Why Lockheed wants a business that makes garbage
“Undersea superiority belongs to those who move fastest and work together best,” said Stephanie C. Hill, president of Lockheed Martin Rotary and Mission Systems, in the announcement. Ultra lands inside her business area once the deal closes.
That business area could use it. Reuters reported that Rotary and Mission Systems posted a 19% drop in operating profit in the first quarter of 2026, down to $423 million, with segment revenue off 8%, hurt by helicopter program adjustments. Bolting on a sonar and sonobuoy portfolio with a captive customer list in the U.S., UK, Canada and Australia is a reasonable answer to that.
Lockheed has been circling the seabed for a while anyway. In February it unveiled the Lamprey, an underwater drone that grips a warship’s hull with suction cups and rides along, funded with its own money and no Navy contract behind it.
And it isn’t the only one shopping.

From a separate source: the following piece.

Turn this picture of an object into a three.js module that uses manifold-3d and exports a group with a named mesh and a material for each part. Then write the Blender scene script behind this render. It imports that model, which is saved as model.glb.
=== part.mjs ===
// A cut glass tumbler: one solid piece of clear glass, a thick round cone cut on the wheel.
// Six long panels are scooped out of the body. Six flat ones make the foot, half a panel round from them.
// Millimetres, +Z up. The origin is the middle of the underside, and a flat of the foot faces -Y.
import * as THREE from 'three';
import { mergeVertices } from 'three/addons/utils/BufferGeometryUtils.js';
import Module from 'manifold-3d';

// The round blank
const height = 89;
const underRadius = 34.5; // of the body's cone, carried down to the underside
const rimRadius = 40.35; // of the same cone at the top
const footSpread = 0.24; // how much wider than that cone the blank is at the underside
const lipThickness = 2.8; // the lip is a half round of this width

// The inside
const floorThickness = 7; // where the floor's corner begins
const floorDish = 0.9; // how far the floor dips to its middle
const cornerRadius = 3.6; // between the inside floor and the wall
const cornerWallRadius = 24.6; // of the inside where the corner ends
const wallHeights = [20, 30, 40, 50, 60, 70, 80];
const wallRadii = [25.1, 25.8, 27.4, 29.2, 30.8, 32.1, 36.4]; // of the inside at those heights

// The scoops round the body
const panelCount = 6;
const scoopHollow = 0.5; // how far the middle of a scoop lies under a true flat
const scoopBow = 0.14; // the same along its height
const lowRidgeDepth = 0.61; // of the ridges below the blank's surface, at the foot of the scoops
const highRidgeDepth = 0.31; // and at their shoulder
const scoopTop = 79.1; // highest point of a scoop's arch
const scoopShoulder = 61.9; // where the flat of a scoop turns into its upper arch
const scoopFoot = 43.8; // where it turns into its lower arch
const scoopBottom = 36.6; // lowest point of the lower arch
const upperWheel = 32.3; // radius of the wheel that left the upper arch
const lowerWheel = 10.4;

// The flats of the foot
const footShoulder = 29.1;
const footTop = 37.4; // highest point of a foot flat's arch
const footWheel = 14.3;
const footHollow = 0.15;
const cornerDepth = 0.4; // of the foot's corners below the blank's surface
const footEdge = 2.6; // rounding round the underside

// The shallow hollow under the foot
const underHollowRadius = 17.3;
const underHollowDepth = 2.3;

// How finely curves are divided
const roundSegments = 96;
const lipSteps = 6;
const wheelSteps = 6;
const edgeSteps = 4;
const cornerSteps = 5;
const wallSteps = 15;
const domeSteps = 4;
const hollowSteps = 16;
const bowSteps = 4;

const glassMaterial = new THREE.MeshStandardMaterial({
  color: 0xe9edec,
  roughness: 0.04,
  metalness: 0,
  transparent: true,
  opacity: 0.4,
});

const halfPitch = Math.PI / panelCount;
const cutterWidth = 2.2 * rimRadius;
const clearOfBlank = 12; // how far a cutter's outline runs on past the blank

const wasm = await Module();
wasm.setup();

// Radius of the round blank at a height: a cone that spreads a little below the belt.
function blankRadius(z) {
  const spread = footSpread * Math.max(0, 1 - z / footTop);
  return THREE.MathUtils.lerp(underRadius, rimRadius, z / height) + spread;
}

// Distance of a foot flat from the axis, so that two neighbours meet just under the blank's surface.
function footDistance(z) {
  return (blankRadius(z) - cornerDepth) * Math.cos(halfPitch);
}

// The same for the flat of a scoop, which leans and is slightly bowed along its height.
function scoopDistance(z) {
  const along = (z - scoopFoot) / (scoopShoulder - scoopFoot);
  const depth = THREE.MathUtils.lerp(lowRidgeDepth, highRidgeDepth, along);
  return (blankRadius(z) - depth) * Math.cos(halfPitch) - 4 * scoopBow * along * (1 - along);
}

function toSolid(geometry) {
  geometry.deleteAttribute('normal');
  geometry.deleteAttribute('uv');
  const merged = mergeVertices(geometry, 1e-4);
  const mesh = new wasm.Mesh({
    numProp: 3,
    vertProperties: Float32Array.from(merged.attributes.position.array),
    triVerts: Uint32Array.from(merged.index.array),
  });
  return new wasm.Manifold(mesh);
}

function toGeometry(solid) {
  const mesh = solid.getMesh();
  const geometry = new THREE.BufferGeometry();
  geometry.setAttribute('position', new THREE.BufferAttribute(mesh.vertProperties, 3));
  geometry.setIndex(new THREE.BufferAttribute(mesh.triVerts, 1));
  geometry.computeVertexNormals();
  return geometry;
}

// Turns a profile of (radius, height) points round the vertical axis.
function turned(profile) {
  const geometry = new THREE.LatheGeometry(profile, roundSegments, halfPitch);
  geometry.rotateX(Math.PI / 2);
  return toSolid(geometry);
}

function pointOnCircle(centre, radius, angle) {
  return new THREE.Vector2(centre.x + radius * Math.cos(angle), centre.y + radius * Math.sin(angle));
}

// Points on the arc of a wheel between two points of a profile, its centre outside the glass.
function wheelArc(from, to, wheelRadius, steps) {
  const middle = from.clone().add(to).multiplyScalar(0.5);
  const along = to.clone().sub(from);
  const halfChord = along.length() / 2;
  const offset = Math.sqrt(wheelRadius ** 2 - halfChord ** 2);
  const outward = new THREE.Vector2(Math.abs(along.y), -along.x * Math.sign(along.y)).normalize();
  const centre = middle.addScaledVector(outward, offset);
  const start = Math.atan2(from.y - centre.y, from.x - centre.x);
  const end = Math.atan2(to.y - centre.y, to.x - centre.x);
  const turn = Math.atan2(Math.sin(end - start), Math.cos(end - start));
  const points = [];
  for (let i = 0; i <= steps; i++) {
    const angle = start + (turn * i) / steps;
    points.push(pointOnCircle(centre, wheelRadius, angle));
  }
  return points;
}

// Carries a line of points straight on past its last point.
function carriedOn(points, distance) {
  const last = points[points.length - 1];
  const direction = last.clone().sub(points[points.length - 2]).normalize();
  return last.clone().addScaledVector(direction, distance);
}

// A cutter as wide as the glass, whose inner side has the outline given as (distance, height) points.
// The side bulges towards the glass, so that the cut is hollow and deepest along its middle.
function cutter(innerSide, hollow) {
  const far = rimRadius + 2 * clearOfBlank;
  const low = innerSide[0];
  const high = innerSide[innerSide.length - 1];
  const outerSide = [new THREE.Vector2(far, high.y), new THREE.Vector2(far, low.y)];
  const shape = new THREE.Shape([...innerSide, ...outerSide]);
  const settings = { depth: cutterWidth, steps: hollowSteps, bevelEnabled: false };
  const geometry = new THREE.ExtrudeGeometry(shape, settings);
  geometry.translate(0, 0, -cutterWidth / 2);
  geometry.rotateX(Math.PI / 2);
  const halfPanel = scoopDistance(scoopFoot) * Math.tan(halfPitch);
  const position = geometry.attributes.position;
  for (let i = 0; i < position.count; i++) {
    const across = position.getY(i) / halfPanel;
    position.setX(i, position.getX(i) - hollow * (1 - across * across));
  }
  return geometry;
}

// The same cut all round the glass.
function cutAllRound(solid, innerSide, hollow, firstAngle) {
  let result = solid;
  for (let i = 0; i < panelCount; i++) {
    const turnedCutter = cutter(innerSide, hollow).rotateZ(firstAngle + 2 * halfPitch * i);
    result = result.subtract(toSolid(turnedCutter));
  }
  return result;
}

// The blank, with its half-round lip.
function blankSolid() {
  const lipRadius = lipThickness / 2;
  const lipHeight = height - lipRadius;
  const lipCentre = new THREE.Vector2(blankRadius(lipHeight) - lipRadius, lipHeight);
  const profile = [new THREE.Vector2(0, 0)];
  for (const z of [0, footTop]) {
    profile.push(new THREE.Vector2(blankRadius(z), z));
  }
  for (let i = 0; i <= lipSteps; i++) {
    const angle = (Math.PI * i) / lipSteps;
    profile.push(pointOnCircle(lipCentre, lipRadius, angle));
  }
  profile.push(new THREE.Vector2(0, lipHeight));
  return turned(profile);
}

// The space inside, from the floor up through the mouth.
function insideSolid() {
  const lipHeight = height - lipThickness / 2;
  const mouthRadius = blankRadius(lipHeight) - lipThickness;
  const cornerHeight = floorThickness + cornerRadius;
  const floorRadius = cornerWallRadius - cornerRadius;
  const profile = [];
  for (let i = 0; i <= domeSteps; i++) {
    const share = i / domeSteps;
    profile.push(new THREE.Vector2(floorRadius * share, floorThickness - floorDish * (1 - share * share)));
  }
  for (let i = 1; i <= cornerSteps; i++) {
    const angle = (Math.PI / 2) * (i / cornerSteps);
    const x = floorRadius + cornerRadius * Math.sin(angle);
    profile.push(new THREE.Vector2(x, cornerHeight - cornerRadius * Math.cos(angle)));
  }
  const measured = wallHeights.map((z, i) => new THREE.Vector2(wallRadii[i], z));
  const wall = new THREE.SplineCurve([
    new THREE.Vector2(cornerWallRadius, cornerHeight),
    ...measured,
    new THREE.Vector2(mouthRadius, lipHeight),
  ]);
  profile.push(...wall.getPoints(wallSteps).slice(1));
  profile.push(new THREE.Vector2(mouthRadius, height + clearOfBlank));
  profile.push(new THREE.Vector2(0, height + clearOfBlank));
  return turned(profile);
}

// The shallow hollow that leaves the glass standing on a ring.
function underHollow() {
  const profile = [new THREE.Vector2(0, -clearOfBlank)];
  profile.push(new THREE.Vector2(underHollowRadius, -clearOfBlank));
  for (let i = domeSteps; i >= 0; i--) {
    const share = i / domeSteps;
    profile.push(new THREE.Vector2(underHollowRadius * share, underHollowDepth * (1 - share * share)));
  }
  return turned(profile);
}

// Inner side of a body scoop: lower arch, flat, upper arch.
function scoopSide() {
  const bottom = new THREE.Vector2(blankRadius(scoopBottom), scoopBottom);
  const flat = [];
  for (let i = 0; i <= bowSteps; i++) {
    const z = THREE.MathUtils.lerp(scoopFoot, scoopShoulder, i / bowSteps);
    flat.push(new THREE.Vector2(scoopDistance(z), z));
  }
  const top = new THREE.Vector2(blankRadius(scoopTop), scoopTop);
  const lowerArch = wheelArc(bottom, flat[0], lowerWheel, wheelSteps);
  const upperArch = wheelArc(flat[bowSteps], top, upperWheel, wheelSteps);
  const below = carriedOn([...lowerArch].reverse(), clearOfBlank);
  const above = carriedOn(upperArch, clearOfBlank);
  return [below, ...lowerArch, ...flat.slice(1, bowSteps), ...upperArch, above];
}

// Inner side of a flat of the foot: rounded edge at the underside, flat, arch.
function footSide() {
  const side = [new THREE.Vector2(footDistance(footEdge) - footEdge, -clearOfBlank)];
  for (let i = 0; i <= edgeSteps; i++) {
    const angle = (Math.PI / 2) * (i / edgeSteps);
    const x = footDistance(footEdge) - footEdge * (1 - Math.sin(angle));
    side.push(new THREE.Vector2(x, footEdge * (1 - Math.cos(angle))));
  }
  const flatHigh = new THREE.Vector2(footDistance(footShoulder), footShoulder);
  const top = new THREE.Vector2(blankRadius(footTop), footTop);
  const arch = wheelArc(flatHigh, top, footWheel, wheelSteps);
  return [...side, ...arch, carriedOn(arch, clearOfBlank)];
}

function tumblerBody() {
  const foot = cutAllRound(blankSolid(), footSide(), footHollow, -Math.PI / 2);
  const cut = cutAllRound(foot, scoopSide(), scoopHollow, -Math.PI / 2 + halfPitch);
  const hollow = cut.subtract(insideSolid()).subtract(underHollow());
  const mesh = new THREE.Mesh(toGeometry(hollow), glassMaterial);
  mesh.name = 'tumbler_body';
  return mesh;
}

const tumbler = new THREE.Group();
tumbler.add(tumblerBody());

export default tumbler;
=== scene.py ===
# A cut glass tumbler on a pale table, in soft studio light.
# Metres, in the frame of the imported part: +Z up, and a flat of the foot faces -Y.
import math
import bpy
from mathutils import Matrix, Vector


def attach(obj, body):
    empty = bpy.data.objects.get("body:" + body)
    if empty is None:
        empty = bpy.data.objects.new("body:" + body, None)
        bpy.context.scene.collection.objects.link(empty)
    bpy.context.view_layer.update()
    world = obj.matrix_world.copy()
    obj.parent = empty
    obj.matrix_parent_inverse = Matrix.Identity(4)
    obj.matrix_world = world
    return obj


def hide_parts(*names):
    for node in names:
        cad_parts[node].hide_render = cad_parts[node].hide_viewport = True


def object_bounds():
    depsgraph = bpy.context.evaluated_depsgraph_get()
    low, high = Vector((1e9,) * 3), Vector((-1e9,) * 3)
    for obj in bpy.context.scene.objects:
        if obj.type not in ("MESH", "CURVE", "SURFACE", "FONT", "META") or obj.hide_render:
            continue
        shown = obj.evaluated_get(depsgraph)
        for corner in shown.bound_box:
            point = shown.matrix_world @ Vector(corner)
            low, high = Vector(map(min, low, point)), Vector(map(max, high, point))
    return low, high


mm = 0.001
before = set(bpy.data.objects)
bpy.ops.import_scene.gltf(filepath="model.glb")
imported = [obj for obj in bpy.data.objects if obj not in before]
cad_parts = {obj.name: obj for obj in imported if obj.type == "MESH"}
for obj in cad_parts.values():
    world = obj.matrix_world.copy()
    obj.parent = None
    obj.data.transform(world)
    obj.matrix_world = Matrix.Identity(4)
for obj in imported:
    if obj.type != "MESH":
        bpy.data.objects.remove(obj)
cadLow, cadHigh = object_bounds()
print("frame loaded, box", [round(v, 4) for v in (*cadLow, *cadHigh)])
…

Axios noted that on the same day Lockheed announced Ultra, Thales agreed to buy the French submarine-drone maker Exail for €3.9 billion. Days later Fincantieri picked up four underwater drone companies. Everyone with a checkbook decided the ocean floor was the growth market in the same week.
One piece of fine print worth holding onto: this is an agreement, not a done deal. It’s subject to regulatory approvals and customary closing conditions, and until those land, Advent still owns the company.

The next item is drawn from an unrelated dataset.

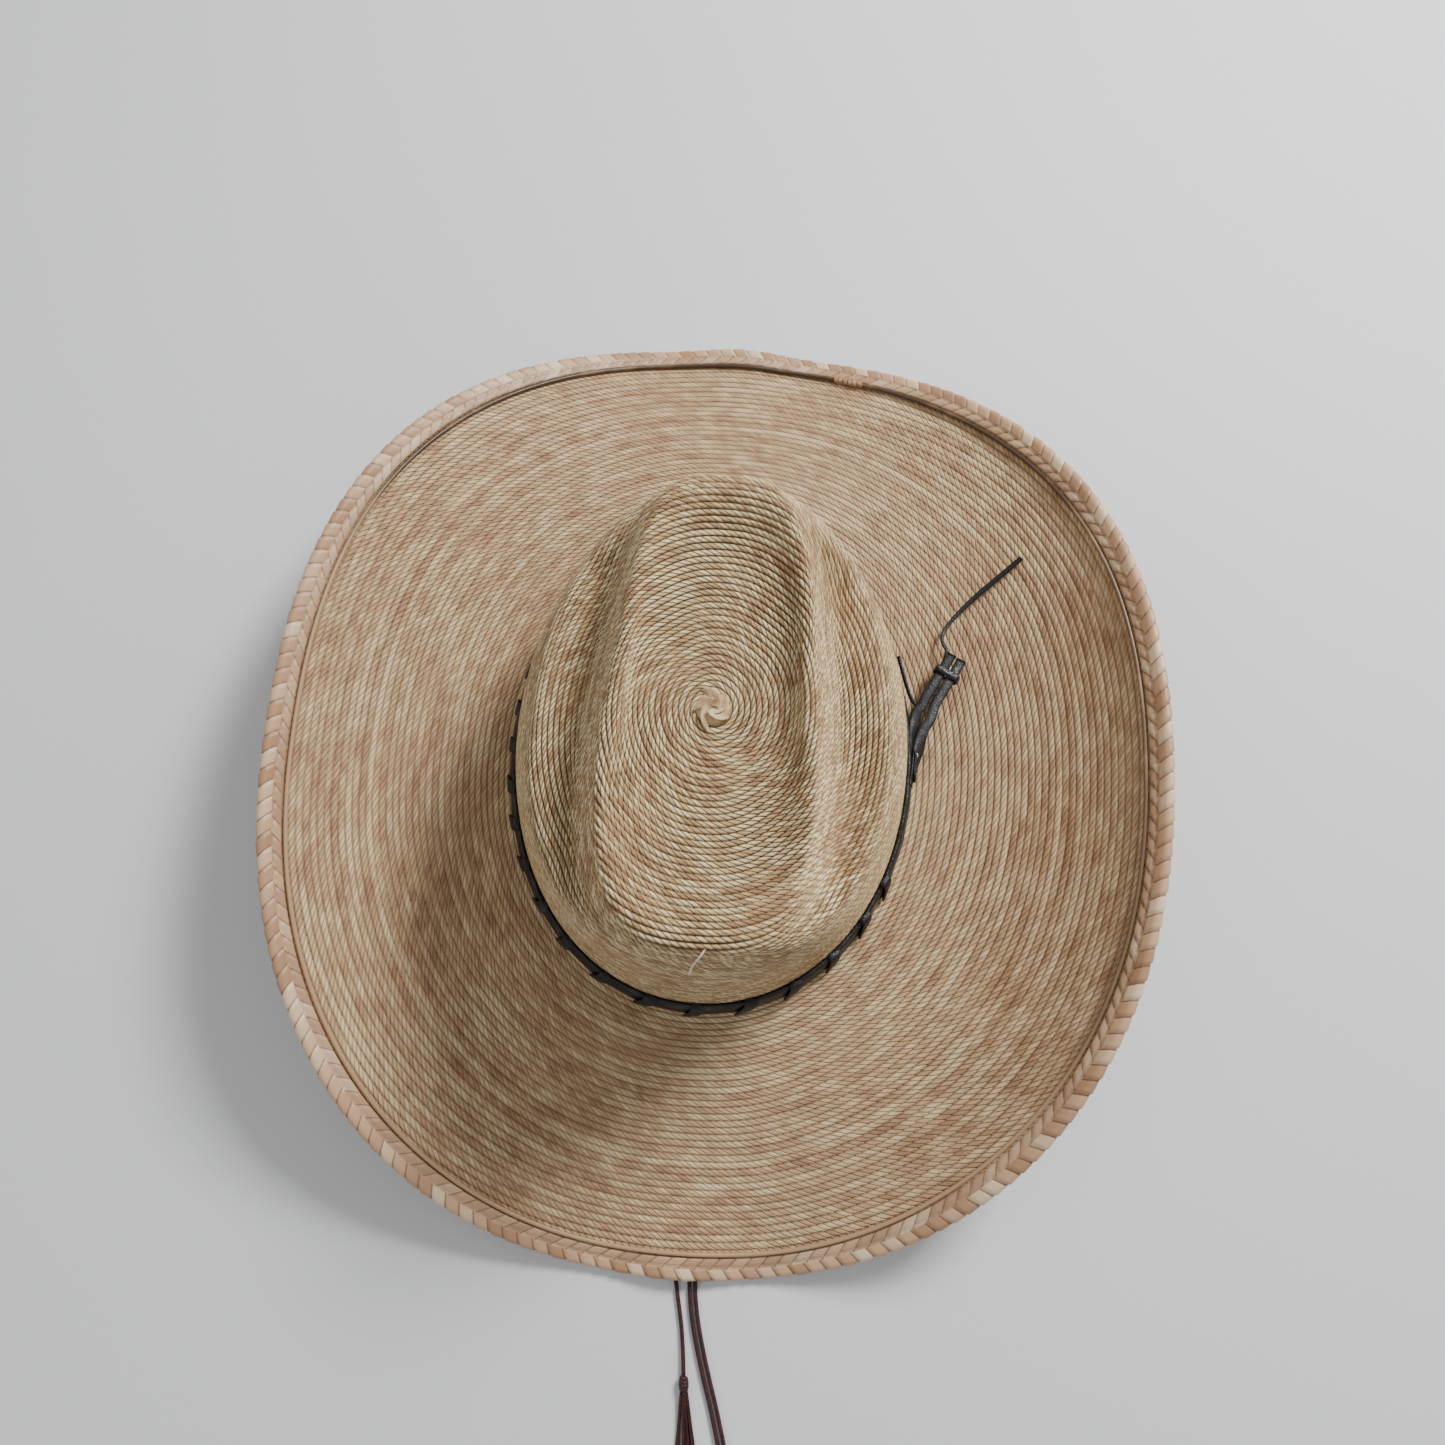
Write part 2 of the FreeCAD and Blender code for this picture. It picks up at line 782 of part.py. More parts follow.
def tassel(route, spread):
    """Loose threads below an end knot, as one flat fan on the table."""
    along = end_heading(route)
    across = Vector(along.y, -along.x, 0)
    start = Vector(*route[-1][:2], 0.02) + along * (knot_length + touch)
    far = start + along * tassel_length
    narrow = knot_width / 2 - 0.6
    points = [start - across * narrow, far - across * spread, far + across * spread, start + across * narrow]
    face = Part.Face(Part.makePolygon(points + points[:1]))
    return face.extrude(Vector(0, 0, tassel_thickness))


def lace_points():
    """The flat lace: down beside the band, round a bight, under the front strap and out over the brim."""
    under = strap_height - keeper_clearance - lace_diameter / 2
    along = unit(strap_angle)
    across = Vector(along.y, -along.x, 0)
    lane = strap_end - across * (strap_width + strap_gap / 2 - lace_diameter / 2 - 0.1)
    bight = [(79.4, 51.8, 8.0), (81.4, 44.8, 8.0), (83.6, 37.9, 7.6), (85.7, 32.7, 7.2)]
    bight += [(88.2, 29.9, 6.8), (91.2, 30.6, 6.5), (92.8, 33.6, under)]
    points = [Vector(*place) for place in bight]
    for back in (19.0, -1.0):
        point = lane - along * back
        points.append(Vector(point.x, point.y, under))
    tail = [(98.9, 60.2, 5.4), (99.4, 65.2, 4.8), (102.4, 70.4, 4.7), (108.2, 77.4, 5.8)]
    tail += [(115.7, 84.8, 8.8), (122.9, 91.1, 12.4), (131.3, 98.4, 17.6)]
    points += [Vector(*place) for place in tail]
    return [point + Vector(0, 0, lift) for point in points]


# ---- build ----
lift = 0.0
lift = -min(min(height for _, height in strip) for angle in directions() for strip in edge_section(angle))
print(f"crown line stands {lift:.2f} above the table")

nodes = {
    "crown_weave": crown_weave(),
    "crown_button": crown_button(),
    "brim_weave": brim_weave(),
    "edge_plait": edge_plait(),
    "edge_wire": edge_wire(),
    "wire_splice": wire_splice(),
    "sweatband": sweatband(),
    "sweatband_reed": sweatband_reed(),
    "sweatband_stitches": sweatband_stitches(),
    "sweatband_seam": sweatband_seam(),
    "sweatband_bow": sweatband_bow(),
    "hat_band": hat_band(),
    "band_lacing": band_lacing(),
    "band_strap_front": band_strap_front(),
    "band_strap_back": band_strap_back(),
    "band_keeper": band_keeper(),
    "band_tab": band_tab(),
    "band_rivet": band_rivet(),
    "band_tacks": band_tacks(),
    "band_lace": cord_tube("band_lace", lace_points(), lace_diameter),
    "chin_tab_left": chin_tab(-1),
    "chin_tab_right": chin_tab(1),
    "chin_anchor_left": anchor_knot(-1, knot_width),
    "chin_anchor_right": anchor_knot(1, knot_width + pair_spacing),
    "chin_cord_left": cord_tube("chin_cord_left", cord_points(-1, left_route, 0.0), cord_diameter),
    "chin_cord_right": cord_tube(
        "chin_cord_right",
        cord_points(1, beside(outer_route, -pair_spacing / 2), -pair_spacing / 2),
        cord_diameter,
    ),
    "chin_cord_right_return": cord_tube(
        "chin_cord_right_return",
        cord_points(1, beside(outer_route, pair_spacing / 2), pair_spacing / 2),
        cord_diameter,
    ),
    "chin_knot_left": end_knot(left_route, knot_width),
    "chin_knot_right": end_knot(outer_route, knot_width + pair_spacing),
    "chin_tassel_left": tassel(left_route, 5.0),
    "chin_tassel_right": tassel(outer_route, 6.0),
}

os.makedirs("parts", exist_ok=True)
for name, shape in nodes.items():
    box = shape.BoundBox
    print(f"{name}: valid {shape.isValid()}, volume {shape.Volume:.0f}, x {box.XMin:.1f} {box.XMax:.1f},"
          f" y {box.YMin:.1f} {box.YMax:.1f}, z {box.ZMin:.2f} {box.ZMax:.2f}")
    shape.exportStep(f"parts/{name}.step")
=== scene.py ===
import math

import bmesh
import bpy
import numpy as np
from mathutils import Matrix, Vector


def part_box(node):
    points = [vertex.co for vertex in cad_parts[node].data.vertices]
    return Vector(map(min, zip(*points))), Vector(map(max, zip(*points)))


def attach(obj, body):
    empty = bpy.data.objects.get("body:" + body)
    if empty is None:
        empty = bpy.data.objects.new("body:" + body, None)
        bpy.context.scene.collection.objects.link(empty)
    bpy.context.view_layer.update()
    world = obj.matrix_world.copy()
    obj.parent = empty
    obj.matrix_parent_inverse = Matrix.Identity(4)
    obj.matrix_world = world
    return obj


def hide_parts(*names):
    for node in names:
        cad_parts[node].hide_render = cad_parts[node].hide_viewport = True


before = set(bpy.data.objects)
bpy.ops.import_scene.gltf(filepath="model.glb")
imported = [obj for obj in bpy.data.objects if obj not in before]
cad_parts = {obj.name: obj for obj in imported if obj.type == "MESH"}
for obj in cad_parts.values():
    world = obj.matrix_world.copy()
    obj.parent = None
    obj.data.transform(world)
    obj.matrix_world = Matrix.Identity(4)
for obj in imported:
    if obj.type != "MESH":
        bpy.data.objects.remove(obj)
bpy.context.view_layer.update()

# ---------------------------------------------------------------- woven crown
# The crown is one length of palm-leaf braid coiled from the button outwards, each row laid
# against the last, then blocked wet over a form, which leaves the dish, the raised rim, the two
# side creases and the straight wall. Sizes are in millimetres and metres are made at the mesh.
mm = 0.001
band_foot = 2.0
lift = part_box("hat_band")[0].z / mm - band_foot   # the line where crown and brim meet
crown_half_width, crown_half_length = 85.0, 105.0
crown_height = 108.0
weave = 2.2
wall_height, wall_lean = 42.0, 5.8
collar = 4.0
dish_depth = 12.0
button_hole = 5.0
front_pinch = 0.09
crown_rows = 76
strand_slant = 1.4                                # strands that the lay crosses in one row


def oval(angle, half_width, half_length, power):
    across = np.abs(np.cos(angle) / half_width) ** power
    along = np.abs(np.sin(angle) / half_length) ** power
    return (across + along) ** (-1.0 / power)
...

Meanwhile the tube keeps doing what it has done since a blimp heard a submarine off Connecticut in 1942. A crew picks a number, half an hour or eight, and throws it out of the plane. It listens, phones home, and floods itself. Then somebody in Indiana builds another one.
That’s the transaction Lockheed just agreed to pay $3.45 billion to get into, and it hasn’t changed a line in 84 years.